#### OBJECTIVE:
From the data that follows, copy every line holding the string "picture".
>> BEGIN
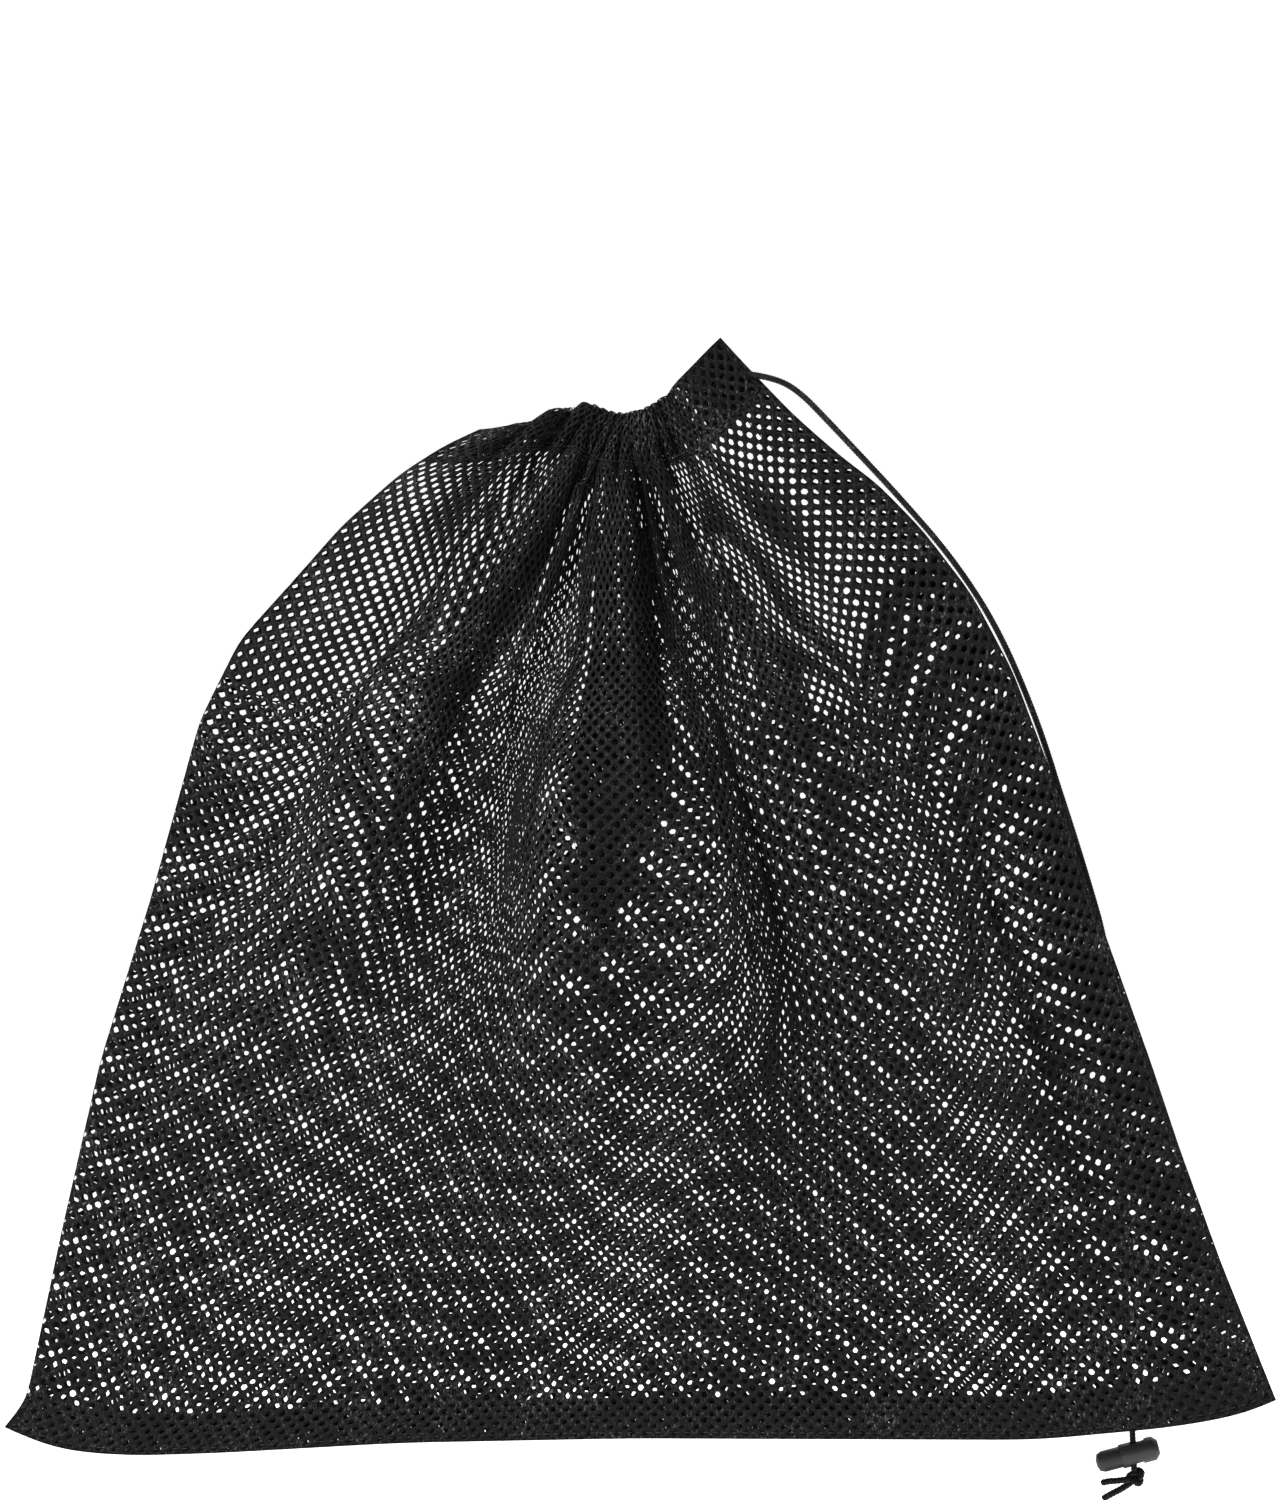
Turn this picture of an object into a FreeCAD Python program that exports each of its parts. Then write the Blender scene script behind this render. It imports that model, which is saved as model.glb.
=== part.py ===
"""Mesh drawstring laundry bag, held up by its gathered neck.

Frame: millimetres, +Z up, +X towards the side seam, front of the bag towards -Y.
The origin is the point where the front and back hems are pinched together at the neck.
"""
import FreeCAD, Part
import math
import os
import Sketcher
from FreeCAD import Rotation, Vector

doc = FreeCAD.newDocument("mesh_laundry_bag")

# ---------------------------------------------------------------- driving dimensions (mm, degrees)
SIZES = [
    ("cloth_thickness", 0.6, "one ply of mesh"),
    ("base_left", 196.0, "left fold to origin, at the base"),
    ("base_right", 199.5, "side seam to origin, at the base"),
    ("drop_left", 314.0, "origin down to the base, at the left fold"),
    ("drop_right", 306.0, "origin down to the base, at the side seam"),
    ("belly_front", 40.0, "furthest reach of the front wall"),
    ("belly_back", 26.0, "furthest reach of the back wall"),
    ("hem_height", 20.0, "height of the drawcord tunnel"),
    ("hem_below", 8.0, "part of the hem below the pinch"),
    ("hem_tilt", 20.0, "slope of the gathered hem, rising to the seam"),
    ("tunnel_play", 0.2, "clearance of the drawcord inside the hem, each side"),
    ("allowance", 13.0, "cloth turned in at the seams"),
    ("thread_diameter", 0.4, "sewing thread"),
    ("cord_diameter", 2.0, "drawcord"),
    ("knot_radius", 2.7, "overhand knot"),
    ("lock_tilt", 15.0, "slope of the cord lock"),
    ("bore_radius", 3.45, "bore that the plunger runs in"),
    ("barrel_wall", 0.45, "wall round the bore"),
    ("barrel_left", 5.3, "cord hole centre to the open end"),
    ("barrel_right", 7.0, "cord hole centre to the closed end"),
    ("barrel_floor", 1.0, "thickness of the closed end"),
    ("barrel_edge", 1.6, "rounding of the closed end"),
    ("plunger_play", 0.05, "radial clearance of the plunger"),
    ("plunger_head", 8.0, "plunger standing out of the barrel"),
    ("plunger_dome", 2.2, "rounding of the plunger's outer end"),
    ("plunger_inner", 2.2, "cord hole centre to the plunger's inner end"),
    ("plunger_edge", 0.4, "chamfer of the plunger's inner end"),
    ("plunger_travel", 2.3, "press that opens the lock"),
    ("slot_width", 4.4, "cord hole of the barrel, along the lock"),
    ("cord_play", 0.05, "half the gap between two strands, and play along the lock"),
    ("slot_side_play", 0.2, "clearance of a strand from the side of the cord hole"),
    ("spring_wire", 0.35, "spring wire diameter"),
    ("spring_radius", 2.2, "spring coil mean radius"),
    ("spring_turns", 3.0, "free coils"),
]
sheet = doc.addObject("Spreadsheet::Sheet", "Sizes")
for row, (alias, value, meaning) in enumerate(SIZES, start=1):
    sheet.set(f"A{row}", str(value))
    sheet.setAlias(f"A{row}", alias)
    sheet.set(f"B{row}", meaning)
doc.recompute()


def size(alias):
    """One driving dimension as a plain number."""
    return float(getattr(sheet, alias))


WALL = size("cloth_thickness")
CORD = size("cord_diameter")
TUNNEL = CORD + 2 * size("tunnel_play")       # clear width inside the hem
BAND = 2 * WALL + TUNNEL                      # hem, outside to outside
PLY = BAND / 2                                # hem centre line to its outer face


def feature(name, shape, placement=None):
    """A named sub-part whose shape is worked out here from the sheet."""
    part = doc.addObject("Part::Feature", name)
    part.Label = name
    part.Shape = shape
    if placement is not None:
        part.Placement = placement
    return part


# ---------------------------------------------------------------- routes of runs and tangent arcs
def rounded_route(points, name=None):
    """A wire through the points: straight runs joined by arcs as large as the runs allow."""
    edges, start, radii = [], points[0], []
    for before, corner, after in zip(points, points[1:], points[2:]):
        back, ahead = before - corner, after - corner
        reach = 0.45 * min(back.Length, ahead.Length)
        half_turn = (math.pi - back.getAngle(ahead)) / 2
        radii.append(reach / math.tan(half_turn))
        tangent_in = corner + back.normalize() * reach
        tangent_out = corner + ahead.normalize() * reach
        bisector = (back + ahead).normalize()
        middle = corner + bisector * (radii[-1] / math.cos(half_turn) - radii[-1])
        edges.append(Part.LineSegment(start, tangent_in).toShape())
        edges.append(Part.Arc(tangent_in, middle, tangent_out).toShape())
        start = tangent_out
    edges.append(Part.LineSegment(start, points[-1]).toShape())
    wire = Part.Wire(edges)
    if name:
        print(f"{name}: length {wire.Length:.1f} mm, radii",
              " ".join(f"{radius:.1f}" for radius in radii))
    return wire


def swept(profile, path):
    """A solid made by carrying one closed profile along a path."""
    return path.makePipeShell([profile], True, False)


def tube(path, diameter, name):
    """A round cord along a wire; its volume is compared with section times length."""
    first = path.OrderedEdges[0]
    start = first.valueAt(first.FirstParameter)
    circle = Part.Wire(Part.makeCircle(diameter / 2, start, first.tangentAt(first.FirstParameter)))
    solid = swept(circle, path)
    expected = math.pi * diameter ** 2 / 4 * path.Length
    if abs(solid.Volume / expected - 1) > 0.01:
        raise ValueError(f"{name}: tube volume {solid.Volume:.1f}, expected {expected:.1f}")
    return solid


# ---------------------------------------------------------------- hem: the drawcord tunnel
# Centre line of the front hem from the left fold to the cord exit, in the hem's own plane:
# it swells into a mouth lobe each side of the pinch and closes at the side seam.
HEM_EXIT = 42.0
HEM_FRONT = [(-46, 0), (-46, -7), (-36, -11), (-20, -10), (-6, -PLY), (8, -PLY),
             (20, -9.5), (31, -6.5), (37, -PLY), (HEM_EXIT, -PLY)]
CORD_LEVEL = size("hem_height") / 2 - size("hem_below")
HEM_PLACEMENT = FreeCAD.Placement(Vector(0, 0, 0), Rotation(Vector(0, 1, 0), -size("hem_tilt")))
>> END
>> BEGIN
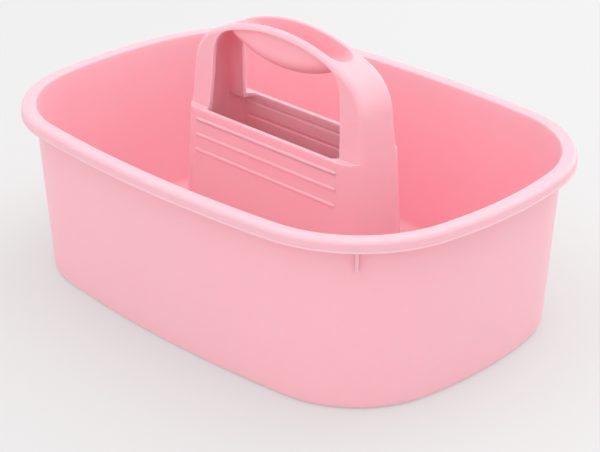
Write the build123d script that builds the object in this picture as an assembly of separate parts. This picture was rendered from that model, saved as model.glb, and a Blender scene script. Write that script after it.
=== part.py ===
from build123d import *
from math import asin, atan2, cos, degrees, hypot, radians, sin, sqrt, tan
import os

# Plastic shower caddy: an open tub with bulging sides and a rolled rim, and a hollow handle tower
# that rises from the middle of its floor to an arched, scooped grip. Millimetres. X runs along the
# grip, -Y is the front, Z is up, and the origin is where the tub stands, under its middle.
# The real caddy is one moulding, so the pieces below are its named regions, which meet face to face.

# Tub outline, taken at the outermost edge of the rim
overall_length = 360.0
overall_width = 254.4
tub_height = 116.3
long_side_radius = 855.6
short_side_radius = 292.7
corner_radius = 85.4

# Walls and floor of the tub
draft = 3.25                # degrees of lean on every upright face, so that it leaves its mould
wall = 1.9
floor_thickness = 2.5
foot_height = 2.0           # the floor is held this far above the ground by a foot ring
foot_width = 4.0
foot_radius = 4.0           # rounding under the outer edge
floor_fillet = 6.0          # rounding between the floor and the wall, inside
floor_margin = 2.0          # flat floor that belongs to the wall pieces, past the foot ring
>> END
#### CORRECT OUTPUT:
Turn this picture of an object into a FreeCAD Python program that exports each of its parts. Then write the Blender scene script behind this render. It imports that model, which is saved as model.glb.
Write the build123d script that builds the object in this picture as an assembly of separate parts. This picture was rendered from that model, saved as model.glb, and a Blender scene script. Write that script after it.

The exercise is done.